● Supplied data
----------
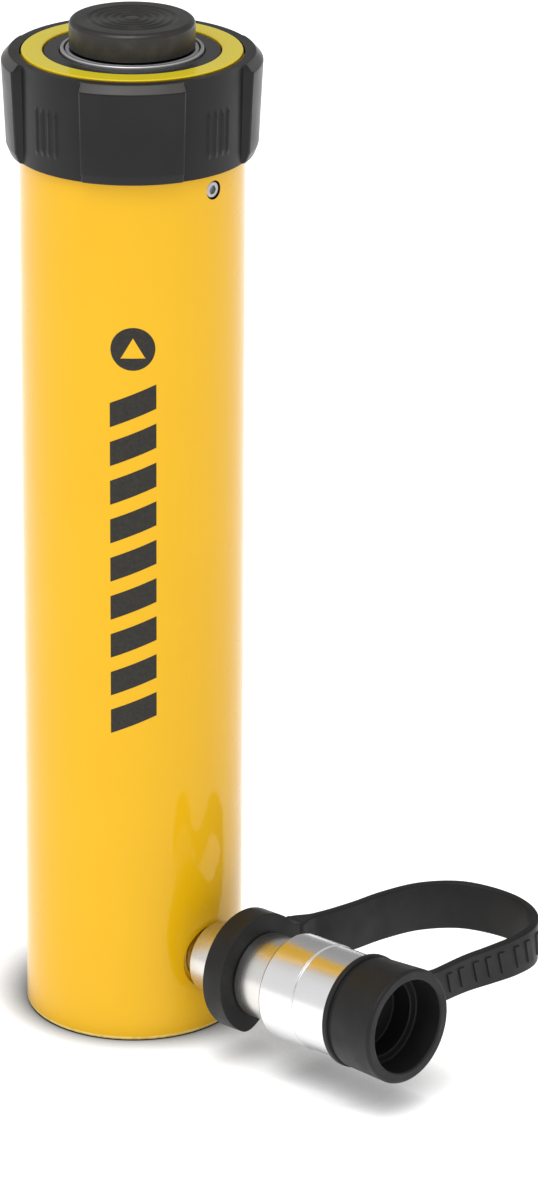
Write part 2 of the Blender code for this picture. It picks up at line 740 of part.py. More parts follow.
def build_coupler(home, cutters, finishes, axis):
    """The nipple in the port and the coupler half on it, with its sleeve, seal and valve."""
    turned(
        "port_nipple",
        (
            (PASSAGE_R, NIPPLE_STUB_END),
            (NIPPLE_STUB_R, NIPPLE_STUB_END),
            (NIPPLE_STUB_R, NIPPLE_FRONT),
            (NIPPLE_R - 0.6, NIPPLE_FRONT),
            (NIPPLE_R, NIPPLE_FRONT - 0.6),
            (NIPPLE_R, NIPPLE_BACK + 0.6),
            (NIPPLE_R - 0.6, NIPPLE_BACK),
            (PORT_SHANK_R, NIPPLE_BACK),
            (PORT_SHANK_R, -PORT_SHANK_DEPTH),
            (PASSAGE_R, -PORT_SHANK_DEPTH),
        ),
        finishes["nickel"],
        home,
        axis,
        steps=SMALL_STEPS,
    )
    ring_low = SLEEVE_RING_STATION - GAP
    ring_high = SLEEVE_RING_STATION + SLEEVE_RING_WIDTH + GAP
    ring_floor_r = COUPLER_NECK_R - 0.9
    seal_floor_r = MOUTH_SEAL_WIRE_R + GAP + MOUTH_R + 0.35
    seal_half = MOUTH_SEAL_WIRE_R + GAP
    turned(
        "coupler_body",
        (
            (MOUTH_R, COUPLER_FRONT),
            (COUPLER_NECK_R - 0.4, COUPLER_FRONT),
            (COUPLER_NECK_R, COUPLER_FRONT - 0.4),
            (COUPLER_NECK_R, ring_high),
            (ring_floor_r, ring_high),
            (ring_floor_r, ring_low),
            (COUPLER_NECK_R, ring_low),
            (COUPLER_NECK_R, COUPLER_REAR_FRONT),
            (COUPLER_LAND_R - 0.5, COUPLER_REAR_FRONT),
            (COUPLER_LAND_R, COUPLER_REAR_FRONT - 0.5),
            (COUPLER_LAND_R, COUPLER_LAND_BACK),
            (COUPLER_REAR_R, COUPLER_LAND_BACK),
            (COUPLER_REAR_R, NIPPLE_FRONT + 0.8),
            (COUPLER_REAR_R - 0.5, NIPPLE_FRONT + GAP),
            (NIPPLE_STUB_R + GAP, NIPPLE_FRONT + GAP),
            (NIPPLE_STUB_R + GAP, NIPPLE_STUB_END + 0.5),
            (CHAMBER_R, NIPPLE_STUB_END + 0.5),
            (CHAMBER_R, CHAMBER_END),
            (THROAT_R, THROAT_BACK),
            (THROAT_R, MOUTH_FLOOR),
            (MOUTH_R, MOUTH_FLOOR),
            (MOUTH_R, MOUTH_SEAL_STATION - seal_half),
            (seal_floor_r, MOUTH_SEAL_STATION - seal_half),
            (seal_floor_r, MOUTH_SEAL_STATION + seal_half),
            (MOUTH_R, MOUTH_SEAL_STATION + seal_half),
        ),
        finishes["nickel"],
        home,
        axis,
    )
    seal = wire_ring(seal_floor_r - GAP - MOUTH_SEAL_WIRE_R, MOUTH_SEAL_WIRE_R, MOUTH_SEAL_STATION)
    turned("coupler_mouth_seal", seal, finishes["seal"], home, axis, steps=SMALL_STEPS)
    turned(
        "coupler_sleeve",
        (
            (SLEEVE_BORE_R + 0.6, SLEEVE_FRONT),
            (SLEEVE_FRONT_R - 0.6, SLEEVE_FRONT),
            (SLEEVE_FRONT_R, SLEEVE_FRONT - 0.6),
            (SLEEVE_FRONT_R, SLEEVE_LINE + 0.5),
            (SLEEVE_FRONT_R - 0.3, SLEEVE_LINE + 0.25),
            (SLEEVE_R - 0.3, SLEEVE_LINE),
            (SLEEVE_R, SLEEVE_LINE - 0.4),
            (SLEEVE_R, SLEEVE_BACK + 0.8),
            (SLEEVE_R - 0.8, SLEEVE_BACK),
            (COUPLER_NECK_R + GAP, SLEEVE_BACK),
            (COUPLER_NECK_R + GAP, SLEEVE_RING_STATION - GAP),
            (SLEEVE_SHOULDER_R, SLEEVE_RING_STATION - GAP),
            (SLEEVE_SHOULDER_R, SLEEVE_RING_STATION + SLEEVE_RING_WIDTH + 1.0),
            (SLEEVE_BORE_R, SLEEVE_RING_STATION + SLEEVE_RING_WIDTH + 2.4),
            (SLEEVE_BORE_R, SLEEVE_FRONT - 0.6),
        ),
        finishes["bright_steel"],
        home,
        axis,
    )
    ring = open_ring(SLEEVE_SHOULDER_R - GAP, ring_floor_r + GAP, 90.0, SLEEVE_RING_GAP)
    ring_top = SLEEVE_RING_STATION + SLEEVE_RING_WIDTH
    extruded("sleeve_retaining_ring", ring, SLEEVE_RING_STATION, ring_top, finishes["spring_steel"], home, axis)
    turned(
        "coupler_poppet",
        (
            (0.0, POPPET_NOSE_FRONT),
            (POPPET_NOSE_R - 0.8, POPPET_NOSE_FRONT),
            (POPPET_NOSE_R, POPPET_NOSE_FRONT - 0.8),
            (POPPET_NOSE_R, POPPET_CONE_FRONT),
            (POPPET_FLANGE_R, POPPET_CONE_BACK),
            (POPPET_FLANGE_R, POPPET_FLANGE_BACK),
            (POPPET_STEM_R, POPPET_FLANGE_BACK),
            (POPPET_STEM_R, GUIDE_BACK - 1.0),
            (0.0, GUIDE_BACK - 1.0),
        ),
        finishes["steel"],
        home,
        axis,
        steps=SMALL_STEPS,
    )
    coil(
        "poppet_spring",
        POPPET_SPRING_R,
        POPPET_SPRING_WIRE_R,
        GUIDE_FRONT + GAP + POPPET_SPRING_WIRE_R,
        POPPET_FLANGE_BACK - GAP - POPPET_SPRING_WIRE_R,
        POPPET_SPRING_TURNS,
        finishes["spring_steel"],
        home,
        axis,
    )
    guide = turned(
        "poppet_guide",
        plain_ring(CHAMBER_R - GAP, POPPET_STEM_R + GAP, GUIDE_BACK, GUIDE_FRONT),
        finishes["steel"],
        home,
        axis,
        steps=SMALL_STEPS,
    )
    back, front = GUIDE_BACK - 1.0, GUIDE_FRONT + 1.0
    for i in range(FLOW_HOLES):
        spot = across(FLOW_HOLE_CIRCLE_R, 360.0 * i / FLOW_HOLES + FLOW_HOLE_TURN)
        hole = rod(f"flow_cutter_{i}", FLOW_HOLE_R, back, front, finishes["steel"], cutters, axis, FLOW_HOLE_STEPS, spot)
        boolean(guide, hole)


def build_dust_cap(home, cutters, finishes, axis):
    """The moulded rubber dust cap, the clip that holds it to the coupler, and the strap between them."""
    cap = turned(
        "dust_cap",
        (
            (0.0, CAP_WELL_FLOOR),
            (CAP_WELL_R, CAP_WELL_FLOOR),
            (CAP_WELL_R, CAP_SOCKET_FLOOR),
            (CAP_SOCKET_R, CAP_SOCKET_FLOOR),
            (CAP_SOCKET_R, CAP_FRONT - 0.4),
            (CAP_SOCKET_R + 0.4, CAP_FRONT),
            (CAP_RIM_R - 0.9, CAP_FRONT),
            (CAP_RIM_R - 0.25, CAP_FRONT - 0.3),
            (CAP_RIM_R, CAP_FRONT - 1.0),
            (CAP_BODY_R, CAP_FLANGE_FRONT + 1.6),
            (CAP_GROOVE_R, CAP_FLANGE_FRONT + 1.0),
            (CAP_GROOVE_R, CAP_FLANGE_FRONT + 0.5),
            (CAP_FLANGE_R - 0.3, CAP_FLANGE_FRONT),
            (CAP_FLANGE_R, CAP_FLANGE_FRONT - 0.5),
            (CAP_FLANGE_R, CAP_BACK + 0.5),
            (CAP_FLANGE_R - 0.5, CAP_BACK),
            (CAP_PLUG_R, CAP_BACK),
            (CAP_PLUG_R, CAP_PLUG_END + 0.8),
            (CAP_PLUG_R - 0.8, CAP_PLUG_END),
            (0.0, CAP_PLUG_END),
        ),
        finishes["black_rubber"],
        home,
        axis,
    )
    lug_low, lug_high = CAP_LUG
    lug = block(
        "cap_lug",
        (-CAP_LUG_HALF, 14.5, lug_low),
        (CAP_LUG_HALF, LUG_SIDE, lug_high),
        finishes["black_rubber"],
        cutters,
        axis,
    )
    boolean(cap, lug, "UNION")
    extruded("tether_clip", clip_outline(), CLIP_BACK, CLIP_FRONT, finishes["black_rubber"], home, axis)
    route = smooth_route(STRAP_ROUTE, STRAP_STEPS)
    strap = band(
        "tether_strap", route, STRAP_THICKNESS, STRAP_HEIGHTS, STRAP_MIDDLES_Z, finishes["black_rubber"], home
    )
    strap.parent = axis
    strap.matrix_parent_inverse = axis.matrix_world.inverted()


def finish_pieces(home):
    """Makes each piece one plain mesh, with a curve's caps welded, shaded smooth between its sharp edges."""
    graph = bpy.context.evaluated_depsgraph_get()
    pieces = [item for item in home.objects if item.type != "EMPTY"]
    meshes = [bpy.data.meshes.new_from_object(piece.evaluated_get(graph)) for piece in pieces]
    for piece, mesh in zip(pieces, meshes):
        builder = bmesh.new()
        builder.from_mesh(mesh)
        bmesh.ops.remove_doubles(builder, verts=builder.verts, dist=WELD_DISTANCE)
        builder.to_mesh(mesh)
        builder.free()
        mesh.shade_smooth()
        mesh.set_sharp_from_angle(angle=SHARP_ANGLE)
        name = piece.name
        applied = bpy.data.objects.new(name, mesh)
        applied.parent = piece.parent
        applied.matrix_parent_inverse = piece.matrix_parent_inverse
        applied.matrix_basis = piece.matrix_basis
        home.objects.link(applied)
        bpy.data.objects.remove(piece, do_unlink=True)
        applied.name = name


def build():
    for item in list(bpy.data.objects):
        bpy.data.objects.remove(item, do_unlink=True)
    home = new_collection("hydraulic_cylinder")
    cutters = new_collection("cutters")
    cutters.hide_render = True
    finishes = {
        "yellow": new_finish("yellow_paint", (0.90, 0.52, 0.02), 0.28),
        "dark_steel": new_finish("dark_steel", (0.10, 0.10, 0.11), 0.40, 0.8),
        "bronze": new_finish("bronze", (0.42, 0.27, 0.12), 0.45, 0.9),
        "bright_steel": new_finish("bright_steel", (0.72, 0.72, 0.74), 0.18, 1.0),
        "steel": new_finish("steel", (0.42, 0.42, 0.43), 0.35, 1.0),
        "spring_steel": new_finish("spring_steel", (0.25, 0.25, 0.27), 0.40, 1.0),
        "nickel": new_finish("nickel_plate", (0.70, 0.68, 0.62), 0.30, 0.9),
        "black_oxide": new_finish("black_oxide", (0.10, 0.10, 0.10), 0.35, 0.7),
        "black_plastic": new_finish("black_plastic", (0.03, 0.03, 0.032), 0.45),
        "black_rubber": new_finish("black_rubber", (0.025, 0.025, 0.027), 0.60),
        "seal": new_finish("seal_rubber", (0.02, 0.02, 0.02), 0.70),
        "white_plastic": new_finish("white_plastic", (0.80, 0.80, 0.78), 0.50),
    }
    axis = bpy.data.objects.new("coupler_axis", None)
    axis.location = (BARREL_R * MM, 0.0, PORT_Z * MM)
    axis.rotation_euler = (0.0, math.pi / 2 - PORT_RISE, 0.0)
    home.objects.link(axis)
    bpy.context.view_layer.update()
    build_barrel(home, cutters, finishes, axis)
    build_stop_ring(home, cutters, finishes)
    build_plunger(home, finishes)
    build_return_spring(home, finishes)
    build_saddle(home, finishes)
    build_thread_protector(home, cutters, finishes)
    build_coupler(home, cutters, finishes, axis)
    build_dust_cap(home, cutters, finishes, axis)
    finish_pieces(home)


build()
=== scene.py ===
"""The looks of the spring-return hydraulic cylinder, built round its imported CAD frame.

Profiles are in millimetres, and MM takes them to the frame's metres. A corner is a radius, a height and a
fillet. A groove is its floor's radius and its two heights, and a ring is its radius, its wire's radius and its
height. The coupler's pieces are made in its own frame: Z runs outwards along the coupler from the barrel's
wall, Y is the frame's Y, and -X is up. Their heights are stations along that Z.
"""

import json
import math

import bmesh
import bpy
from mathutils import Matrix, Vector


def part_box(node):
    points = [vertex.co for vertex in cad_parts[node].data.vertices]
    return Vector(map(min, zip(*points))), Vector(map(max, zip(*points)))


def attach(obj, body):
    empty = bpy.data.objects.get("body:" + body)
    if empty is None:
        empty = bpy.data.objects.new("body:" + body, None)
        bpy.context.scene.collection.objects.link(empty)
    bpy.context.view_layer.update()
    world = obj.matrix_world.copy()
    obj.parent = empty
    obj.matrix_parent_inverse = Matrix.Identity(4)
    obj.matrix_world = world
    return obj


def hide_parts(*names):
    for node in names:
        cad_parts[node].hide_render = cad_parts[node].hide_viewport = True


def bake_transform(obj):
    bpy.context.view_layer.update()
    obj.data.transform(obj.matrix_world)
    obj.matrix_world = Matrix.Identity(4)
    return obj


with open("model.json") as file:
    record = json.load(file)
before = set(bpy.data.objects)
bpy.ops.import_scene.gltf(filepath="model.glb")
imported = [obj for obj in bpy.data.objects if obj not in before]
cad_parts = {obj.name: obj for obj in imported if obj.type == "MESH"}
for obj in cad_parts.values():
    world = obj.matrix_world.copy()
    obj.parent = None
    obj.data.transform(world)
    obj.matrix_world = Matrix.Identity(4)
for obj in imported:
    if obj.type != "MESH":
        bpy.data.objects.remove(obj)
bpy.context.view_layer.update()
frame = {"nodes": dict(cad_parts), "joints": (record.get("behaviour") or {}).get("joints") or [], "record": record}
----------
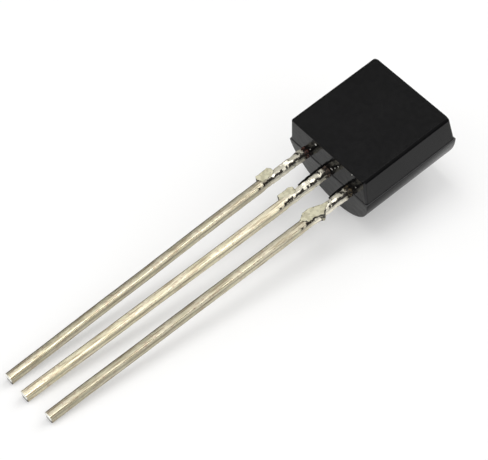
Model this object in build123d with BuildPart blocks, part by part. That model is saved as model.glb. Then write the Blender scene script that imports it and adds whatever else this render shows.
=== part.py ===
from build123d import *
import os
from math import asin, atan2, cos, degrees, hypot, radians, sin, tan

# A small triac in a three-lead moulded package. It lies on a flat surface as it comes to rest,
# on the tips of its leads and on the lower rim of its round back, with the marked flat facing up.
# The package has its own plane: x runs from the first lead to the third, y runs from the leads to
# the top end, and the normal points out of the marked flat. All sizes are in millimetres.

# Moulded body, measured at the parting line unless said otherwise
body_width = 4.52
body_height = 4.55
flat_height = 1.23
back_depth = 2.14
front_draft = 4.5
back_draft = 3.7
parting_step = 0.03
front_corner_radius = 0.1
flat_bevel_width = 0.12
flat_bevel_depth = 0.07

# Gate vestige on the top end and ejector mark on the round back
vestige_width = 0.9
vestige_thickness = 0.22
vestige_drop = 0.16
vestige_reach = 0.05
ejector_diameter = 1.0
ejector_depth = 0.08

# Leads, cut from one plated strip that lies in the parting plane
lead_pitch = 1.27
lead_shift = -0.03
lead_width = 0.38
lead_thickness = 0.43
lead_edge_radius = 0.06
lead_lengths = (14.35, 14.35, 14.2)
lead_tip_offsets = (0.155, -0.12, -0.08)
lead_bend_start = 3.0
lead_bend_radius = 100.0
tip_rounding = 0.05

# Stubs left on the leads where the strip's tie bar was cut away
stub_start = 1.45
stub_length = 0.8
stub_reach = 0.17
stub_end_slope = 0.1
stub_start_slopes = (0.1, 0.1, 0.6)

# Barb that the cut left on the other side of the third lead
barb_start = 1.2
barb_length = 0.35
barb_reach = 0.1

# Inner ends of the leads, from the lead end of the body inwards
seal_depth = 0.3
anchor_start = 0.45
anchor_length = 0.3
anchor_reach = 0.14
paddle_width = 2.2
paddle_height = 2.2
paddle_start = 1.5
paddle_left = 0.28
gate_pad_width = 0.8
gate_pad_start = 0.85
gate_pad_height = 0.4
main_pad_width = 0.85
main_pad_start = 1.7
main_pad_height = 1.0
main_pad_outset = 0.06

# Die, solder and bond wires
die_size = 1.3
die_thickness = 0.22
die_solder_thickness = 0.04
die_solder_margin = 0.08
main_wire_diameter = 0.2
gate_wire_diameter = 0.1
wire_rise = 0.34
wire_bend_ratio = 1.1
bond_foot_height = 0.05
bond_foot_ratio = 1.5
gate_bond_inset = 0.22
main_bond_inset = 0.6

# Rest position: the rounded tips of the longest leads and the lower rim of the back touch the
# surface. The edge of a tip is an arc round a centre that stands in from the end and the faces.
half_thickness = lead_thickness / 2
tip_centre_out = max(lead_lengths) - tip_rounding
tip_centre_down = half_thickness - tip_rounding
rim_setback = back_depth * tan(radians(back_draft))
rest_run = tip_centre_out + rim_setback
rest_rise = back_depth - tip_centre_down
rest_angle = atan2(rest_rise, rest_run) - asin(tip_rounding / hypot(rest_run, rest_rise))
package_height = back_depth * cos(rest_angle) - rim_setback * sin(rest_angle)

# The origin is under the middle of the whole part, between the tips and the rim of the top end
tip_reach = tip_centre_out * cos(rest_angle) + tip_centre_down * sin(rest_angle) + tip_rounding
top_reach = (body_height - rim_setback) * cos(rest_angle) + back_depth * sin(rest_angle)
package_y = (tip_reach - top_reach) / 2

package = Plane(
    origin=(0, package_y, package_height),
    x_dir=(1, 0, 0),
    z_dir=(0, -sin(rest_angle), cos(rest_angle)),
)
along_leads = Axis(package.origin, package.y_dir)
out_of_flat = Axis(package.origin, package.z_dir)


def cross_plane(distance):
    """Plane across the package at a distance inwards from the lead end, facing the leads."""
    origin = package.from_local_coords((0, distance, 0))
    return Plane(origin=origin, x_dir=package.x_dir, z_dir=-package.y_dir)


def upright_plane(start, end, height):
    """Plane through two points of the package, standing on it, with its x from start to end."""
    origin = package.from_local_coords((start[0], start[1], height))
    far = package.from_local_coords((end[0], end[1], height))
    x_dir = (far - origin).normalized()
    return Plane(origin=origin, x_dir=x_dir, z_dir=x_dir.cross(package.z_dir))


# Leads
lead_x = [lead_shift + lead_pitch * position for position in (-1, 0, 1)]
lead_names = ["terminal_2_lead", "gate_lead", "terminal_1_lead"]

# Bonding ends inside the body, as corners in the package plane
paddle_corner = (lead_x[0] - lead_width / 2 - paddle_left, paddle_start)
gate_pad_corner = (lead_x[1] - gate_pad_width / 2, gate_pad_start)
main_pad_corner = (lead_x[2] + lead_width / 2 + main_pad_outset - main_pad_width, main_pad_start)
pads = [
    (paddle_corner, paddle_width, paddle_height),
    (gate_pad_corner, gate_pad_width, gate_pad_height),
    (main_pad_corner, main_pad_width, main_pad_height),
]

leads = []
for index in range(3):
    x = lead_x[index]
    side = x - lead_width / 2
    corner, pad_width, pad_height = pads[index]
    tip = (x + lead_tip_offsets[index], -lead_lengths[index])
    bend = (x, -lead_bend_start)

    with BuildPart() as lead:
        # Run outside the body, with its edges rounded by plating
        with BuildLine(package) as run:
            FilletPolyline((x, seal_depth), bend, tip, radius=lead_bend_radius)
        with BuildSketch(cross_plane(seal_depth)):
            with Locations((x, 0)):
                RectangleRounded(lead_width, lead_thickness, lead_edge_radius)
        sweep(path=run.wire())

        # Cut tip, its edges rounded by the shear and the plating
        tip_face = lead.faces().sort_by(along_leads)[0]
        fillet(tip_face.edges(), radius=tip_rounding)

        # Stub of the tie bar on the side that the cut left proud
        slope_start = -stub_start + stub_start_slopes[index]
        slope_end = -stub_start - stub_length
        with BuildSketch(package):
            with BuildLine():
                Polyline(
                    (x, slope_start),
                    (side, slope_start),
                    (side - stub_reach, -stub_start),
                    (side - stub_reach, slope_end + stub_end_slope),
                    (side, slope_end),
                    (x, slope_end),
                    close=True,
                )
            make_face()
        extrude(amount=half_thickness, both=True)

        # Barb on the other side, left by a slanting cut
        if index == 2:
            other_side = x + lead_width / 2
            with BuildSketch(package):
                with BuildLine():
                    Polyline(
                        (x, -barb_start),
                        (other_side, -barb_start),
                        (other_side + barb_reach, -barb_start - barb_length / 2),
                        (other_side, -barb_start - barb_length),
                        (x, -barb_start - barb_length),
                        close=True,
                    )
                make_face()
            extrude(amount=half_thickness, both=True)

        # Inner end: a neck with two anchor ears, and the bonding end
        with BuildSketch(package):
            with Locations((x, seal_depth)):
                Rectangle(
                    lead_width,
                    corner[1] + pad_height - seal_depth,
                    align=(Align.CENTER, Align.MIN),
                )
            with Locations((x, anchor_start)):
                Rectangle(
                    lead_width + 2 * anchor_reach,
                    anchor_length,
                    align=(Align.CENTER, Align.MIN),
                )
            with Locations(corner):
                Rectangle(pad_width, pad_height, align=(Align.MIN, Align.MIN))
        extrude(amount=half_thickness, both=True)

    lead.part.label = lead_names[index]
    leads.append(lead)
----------
● What to do
Return only the part of the records above that opens with the line containing "axis.rotation_euler = (0.0, math.pi" and closes with the line containing "cad_parts[node].hide_render = cad_parts[node].hide_viewport", ends included.

● Solution to this task
    axis.rotation_euler = (0.0, math.pi / 2 - PORT_RISE, 0.0)
    home.objects.link(axis)
    bpy.context.view_layer.update()
    build_barrel(home, cutters, finishes, axis)
    build_stop_ring(home, cutters, finishes)
    build_plunger(home, finishes)
    build_return_spring(home, finishes)
    build_saddle(home, finishes)
    build_thread_protector(home, cutters, finishes)
    build_coupler(home, cutters, finishes, axis)
    build_dust_cap(home, cutters, finishes, axis)
    finish_pieces(home)


build()
=== scene.py ===
"""The looks of the spring-return hydraulic cylinder, built round its imported CAD frame.

Profiles are in millimetres, and MM takes them to the frame's metres. A corner is a radius, a height and a
fillet. A groove is its floor's radius and its two heights, and a ring is its radius, its wire's radius and its
height. The coupler's pieces are made in its own frame: Z runs outwards along the coupler from the barrel's
wall, Y is the frame's Y, and -X is up. Their heights are stations along that Z.
"""

import json
import math

import bmesh
import bpy
from mathutils import Matrix, Vector


def part_box(node):
    points = [vertex.co for vertex in cad_parts[node].data.vertices]
    return Vector(map(min, zip(*points))), Vector(map(max, zip(*points)))


def attach(obj, body):
    empty = bpy.data.objects.get("body:" + body)
    if empty is None:
        empty = bpy.data.objects.new("body:" + body, None)
        bpy.context.scene.collection.objects.link(empty)
    bpy.context.view_layer.update()
    world = obj.matrix_world.copy()
    obj.parent = empty
    obj.matrix_parent_inverse = Matrix.Identity(4)
    obj.matrix_world = world
    return obj


def hide_parts(*names):
    for node in names:
        cad_parts[node].hide_render = cad_parts[node].hide_viewport = True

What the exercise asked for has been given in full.